=== WRITTEN TASK ===
Every line of the material below should be repeated exactly.

=== DATASET EXTRACT ===
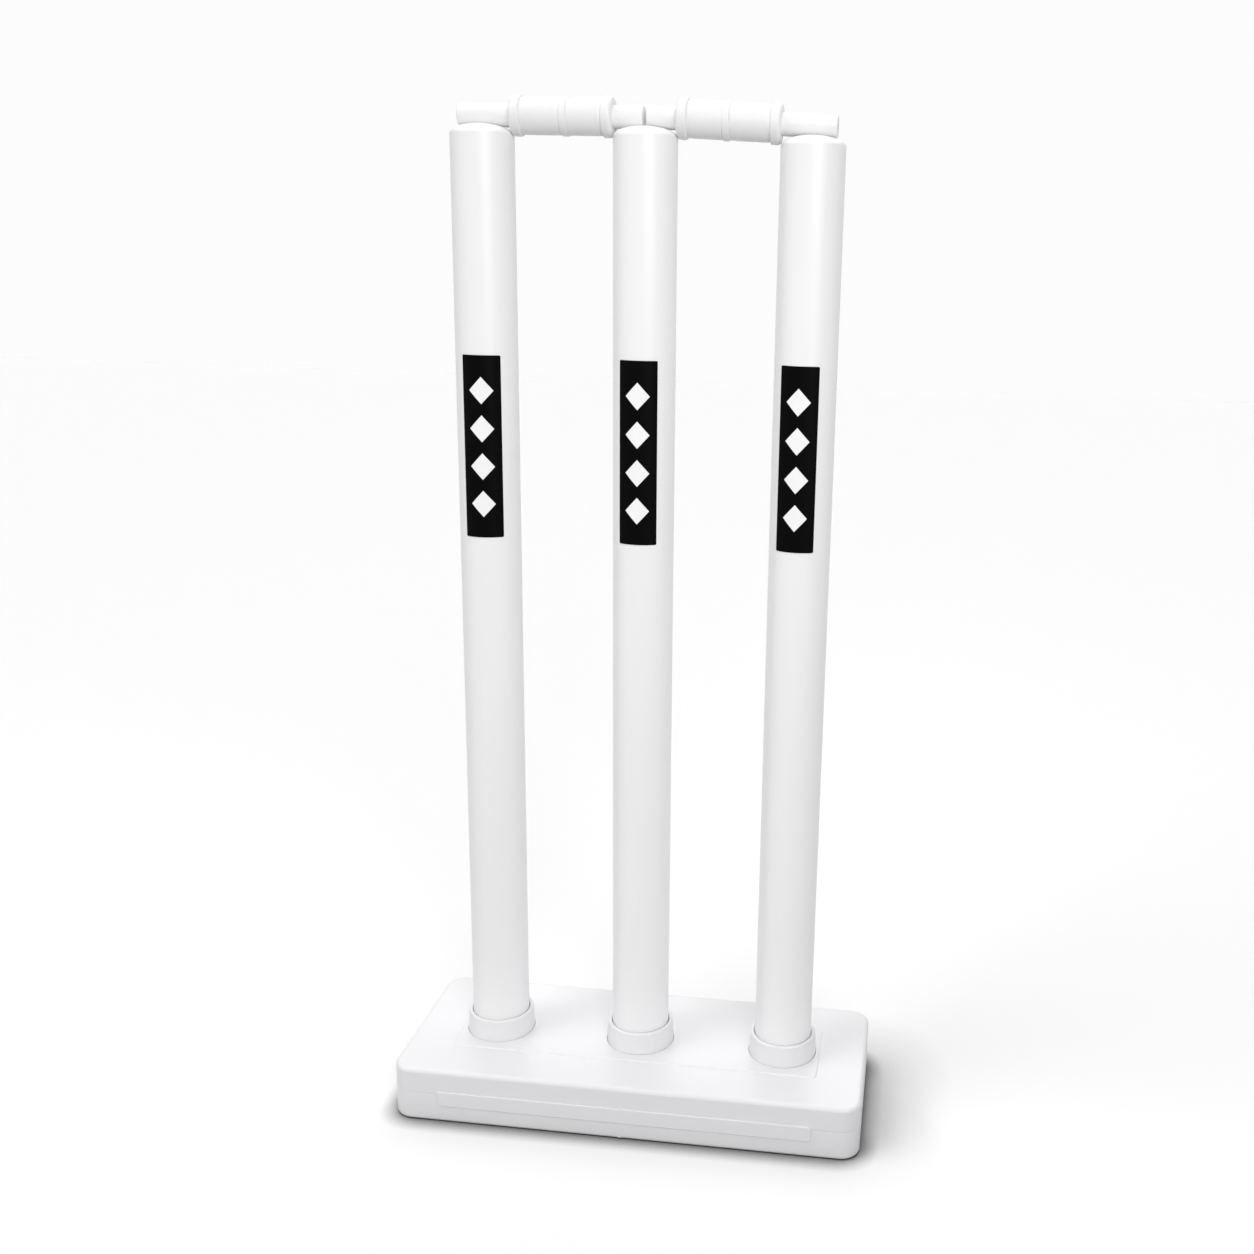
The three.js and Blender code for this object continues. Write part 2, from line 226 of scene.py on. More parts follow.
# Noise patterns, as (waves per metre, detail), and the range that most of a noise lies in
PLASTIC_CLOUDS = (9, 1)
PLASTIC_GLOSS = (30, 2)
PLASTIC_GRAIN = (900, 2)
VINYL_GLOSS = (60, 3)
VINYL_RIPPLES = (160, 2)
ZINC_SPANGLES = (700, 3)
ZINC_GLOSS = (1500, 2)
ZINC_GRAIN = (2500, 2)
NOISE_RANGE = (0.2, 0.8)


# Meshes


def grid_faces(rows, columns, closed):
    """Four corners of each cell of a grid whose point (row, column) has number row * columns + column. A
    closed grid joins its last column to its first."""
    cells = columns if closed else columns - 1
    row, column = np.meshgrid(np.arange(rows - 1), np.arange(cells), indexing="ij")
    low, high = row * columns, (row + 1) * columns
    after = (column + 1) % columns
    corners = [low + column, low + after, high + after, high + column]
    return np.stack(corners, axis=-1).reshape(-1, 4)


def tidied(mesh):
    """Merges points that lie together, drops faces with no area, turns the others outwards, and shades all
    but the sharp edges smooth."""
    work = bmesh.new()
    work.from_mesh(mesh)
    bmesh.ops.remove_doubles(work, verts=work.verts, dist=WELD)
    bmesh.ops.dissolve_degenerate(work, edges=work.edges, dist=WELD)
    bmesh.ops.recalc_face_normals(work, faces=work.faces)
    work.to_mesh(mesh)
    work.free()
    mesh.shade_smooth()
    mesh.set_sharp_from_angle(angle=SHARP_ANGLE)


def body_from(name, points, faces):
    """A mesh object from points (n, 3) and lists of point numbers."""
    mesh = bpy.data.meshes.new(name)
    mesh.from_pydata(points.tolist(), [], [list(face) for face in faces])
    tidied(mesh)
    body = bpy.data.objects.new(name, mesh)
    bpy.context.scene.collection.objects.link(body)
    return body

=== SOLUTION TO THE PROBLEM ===
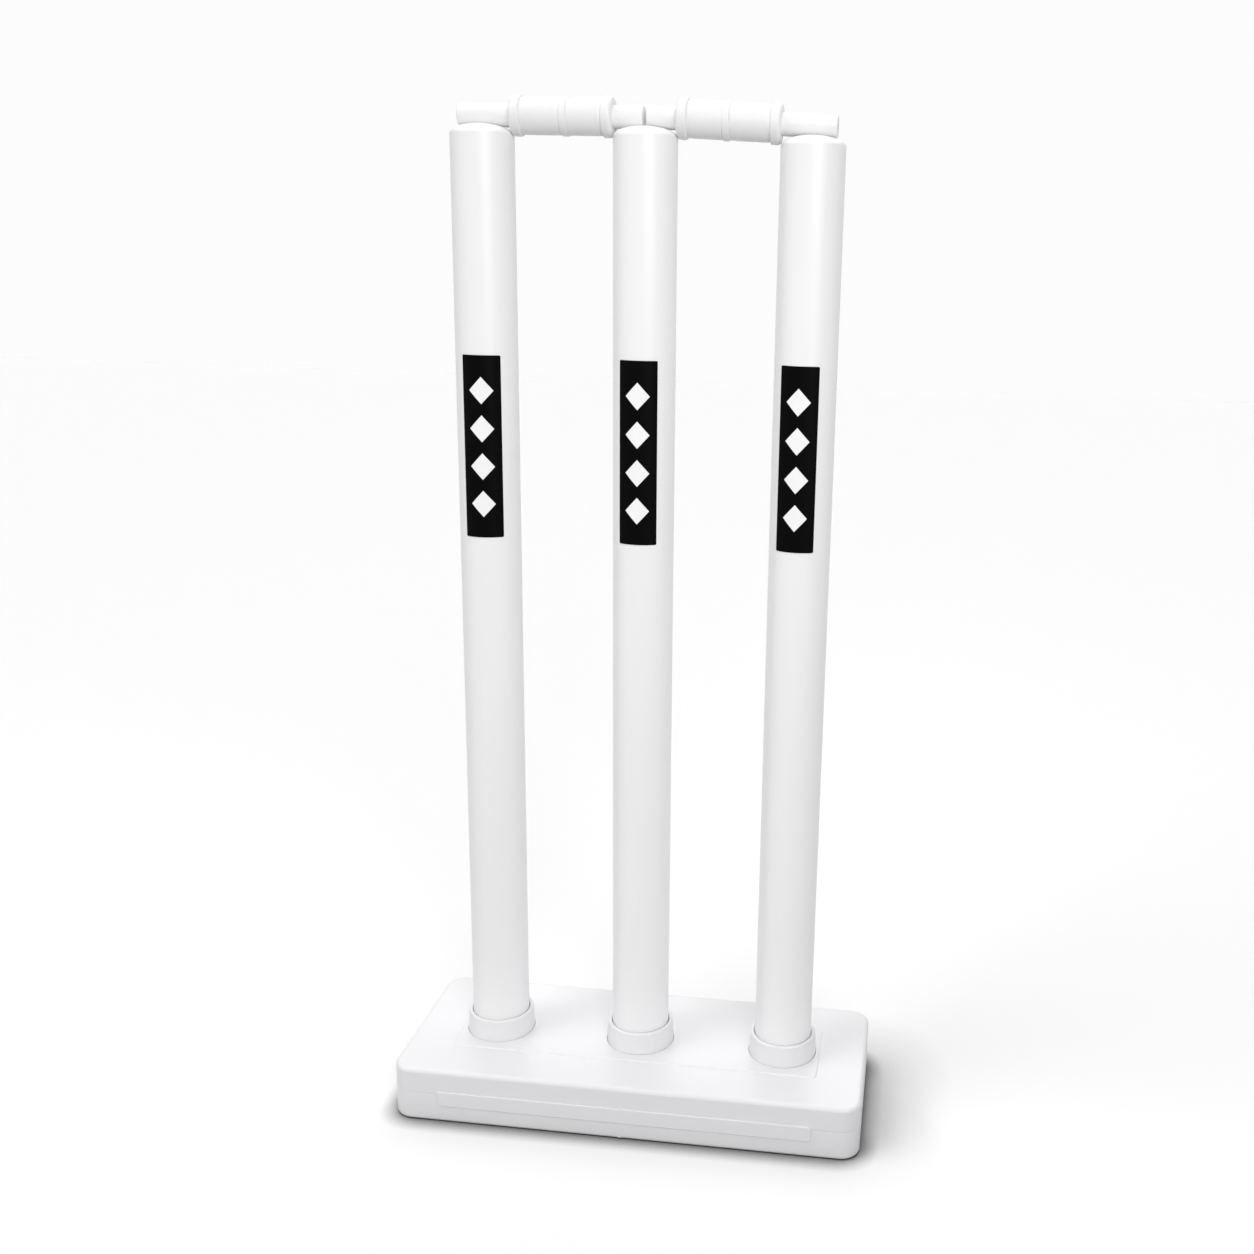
The three.js and Blender code for this object continues. Write part 2, from line 226 of scene.py on. More parts follow.
# Noise patterns, as (waves per metre, detail), and the range that most of a noise lies in
PLASTIC_CLOUDS = (9, 1)
PLASTIC_GLOSS = (30, 2)
PLASTIC_GRAIN = (900, 2)
VINYL_GLOSS = (60, 3)
VINYL_RIPPLES = (160, 2)
ZINC_SPANGLES = (700, 3)
ZINC_GLOSS = (1500, 2)
ZINC_GRAIN = (2500, 2)
NOISE_RANGE = (0.2, 0.8)


# Meshes


def grid_faces(rows, columns, closed):
    """Four corners of each cell of a grid whose point (row, column) has number row * columns + column. A
    closed grid joins its last column to its first."""
    cells = columns if closed else columns - 1
    row, column = np.meshgrid(np.arange(rows - 1), np.arange(cells), indexing="ij")
    low, high = row * columns, (row + 1) * columns
    after = (column + 1) % columns
    corners = [low + column, low + after, high + after, high + column]
    return np.stack(corners, axis=-1).reshape(-1, 4)


def tidied(mesh):
    """Merges points that lie together, drops faces with no area, turns the others outwards, and shades all
    but the sharp edges smooth."""
    work = bmesh.new()
    work.from_mesh(mesh)
    bmesh.ops.remove_doubles(work, verts=work.verts, dist=WELD)
    bmesh.ops.dissolve_degenerate(work, edges=work.edges, dist=WELD)
    bmesh.ops.recalc_face_normals(work, faces=work.faces)
    work.to_mesh(mesh)
    work.free()
    mesh.shade_smooth()
    mesh.set_sharp_from_angle(angle=SHARP_ANGLE)


def body_from(name, points, faces):
    """A mesh object from points (n, 3) and lists of point numbers."""
    mesh = bpy.data.meshes.new(name)
    mesh.from_pydata(points.tolist(), [], [list(face) for face in faces])
    tidied(mesh)
    body = bpy.data.objects.new(name, mesh)
    bpy.context.scene.collection.objects.link(body)
    return body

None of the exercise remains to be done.